Small businesses call for review of jury duty rules in Scotland

Dressmaker Mette Baillie says jury duty has impacted her trade during peak season after being called up four times in three years.

Small business owners are calling for a review of jury duty rules in Scotland including full exemptions for the self-employed and longer notice periods.

Edinburgh-based dressmaker, Mette Baillie, owns Freja Designer Dressmaking, which focuses on wedding dresses.

July is one of her busiest periods as the wedding season is in full swing but says jury duty is having an impact on her trade.

Mette said: “Recently we have been called and called and called for jury service and it’s frustrating because in one way we understand that in democracy, we need to have these services and this needs to happen, but it’s just really hard on the business.

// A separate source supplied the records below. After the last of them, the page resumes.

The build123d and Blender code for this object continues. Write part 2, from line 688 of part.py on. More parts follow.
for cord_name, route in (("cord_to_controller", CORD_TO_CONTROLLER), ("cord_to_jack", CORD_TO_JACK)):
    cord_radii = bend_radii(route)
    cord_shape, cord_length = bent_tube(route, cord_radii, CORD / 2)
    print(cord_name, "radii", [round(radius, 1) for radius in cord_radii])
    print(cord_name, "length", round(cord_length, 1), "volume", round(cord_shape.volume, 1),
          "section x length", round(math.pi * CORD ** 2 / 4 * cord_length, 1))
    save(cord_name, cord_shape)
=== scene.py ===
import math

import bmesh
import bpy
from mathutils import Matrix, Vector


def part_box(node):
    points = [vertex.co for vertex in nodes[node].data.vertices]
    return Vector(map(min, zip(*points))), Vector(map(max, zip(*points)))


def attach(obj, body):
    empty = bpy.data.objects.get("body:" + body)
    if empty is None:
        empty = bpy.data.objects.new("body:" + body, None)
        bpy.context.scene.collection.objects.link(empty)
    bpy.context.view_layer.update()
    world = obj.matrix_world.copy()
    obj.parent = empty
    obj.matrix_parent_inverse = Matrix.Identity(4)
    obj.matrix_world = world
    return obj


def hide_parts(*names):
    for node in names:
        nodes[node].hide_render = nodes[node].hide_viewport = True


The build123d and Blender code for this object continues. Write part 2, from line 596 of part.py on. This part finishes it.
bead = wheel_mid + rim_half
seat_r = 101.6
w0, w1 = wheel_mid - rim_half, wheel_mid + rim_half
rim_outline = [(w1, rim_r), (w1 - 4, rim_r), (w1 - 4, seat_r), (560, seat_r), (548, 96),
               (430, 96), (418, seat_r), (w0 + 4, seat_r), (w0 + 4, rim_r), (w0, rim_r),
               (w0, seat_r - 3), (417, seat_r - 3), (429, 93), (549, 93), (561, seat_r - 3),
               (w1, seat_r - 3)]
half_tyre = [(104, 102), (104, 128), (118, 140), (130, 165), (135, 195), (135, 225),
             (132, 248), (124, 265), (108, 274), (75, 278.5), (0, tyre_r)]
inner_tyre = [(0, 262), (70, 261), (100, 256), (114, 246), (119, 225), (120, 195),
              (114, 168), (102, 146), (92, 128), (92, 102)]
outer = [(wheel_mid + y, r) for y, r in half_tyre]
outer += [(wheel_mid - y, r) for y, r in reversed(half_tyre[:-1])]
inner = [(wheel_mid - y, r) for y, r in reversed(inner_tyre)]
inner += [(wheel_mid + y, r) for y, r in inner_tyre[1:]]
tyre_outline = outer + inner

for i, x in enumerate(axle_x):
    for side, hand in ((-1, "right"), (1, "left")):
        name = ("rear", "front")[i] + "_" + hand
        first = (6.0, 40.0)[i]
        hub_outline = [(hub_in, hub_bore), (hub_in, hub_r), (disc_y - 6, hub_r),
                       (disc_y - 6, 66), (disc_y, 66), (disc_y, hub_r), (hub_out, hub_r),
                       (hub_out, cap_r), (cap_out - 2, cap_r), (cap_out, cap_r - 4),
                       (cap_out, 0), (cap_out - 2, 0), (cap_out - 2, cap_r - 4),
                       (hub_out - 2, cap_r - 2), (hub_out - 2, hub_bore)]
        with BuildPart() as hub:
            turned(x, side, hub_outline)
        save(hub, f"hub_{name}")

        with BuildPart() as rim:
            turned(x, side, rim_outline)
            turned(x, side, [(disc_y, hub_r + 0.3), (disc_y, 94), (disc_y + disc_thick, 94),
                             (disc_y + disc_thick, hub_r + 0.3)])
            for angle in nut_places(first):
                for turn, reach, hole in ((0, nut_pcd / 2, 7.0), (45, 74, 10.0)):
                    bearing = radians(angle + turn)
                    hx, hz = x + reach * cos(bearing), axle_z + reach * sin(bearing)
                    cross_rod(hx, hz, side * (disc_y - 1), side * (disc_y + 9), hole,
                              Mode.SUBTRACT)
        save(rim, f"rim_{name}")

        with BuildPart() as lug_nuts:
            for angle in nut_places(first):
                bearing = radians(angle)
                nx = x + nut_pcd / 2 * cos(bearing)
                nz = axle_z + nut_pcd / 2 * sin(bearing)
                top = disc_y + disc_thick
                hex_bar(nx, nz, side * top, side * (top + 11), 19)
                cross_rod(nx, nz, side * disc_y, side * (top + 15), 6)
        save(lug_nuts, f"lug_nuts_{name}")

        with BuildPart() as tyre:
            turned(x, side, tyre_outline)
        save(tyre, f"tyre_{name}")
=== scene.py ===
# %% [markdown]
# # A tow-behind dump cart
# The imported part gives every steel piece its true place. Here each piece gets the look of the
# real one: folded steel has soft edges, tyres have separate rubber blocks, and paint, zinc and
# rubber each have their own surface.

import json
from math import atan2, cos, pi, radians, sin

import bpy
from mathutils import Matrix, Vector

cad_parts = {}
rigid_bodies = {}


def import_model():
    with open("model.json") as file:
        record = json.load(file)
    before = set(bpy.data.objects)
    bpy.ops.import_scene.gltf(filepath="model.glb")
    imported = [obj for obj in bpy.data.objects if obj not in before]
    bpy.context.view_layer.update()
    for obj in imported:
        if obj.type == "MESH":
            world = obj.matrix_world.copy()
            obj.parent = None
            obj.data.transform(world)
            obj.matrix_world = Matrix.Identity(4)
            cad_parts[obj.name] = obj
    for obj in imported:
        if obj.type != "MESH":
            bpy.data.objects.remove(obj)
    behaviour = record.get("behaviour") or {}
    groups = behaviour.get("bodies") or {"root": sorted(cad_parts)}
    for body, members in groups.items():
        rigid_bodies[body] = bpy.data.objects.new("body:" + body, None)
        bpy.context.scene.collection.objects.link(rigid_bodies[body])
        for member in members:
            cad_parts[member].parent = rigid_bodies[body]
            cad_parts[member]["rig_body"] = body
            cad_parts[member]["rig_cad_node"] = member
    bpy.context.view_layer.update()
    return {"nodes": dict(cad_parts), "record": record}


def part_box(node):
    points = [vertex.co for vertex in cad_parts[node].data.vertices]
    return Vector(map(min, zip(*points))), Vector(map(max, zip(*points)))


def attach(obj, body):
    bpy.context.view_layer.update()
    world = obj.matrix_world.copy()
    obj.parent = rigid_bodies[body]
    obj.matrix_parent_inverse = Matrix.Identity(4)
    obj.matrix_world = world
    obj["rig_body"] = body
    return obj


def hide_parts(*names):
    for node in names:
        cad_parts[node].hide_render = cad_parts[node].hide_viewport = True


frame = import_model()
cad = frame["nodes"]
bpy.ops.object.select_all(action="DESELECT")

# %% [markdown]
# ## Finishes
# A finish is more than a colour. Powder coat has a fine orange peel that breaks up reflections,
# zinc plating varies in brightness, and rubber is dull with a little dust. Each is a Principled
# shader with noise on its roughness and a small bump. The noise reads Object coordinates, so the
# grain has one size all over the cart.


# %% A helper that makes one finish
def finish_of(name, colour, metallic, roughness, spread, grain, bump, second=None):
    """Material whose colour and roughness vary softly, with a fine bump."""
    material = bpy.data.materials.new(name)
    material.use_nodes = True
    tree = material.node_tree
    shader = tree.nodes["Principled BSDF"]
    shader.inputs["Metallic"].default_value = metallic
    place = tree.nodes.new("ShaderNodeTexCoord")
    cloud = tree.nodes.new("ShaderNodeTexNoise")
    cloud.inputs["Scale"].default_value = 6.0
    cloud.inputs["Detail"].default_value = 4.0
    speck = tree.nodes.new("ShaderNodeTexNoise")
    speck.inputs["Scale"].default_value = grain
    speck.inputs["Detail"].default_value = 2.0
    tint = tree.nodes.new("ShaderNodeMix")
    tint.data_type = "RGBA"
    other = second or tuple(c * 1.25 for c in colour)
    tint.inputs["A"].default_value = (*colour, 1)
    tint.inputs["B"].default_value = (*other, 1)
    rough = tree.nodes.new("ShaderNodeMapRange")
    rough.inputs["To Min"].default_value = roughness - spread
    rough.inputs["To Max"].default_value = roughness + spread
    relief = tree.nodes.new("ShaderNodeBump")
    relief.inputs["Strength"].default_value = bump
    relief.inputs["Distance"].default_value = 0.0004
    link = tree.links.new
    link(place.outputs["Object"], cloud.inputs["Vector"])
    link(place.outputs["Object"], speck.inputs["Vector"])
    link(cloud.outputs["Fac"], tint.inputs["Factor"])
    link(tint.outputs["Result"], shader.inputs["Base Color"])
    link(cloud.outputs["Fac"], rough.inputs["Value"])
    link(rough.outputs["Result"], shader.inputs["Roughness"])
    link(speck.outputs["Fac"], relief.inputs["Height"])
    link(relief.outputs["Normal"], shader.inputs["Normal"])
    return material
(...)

Jury duty can have a 'really hard' impact on small businesses, Mette said

“We’ve got wedding dresses booked up 18 months in advance so to only get four weeks notice to have a staff member or me go missing for weeks on end it’s just not possible it can actually be the final thing to tip us over.”

Mette added that she has been called for jury service every year for the last three years while a member of staff was called in April and despite writing to the court and being excused, she was then called again just a few months later.

She’s now joining calls for a review of jury service rules in Scotland after the Federation of Small Businesses wrote to the Justice Secretary.

Stacey Dingwall from the FSB said: “We’d like a consideration of exempting small business owners, all the self-employed together. Or, if not all together, we would like to look at the possibility of exempting those groups of people from the longer, more complicated trials where they’re having to take three, four weeks out of their business.

Mette Baillie has been called up four times in three years

“Apart from that we’d like to look at how much notice you’re given for jury duty so we’re hearing about four weeks that some members are getting, if we could get up to three months notice that would certainly help our members plan their work more around the jury duty.

Justice Secretary, Angela Constance, said: “I very much recognise that small businesses are the backbone of our community and I want to thank anyone who has given their time and served on a jury. The Sheriff Clerk does of course have discretion to take people’s circumstances into consideration.”

A spokesperson for the Scottish Courts and Tribunals Service said: “Potential jurors in court cases are cited at random, using information from the Electoral Register.

“At the point of citation the court will not be aware of the individual circumstances of each potential juror, given the numbers involved.

“Jurors can apply for an excusal should it cause abnormal inconvenience either to themselves or others.”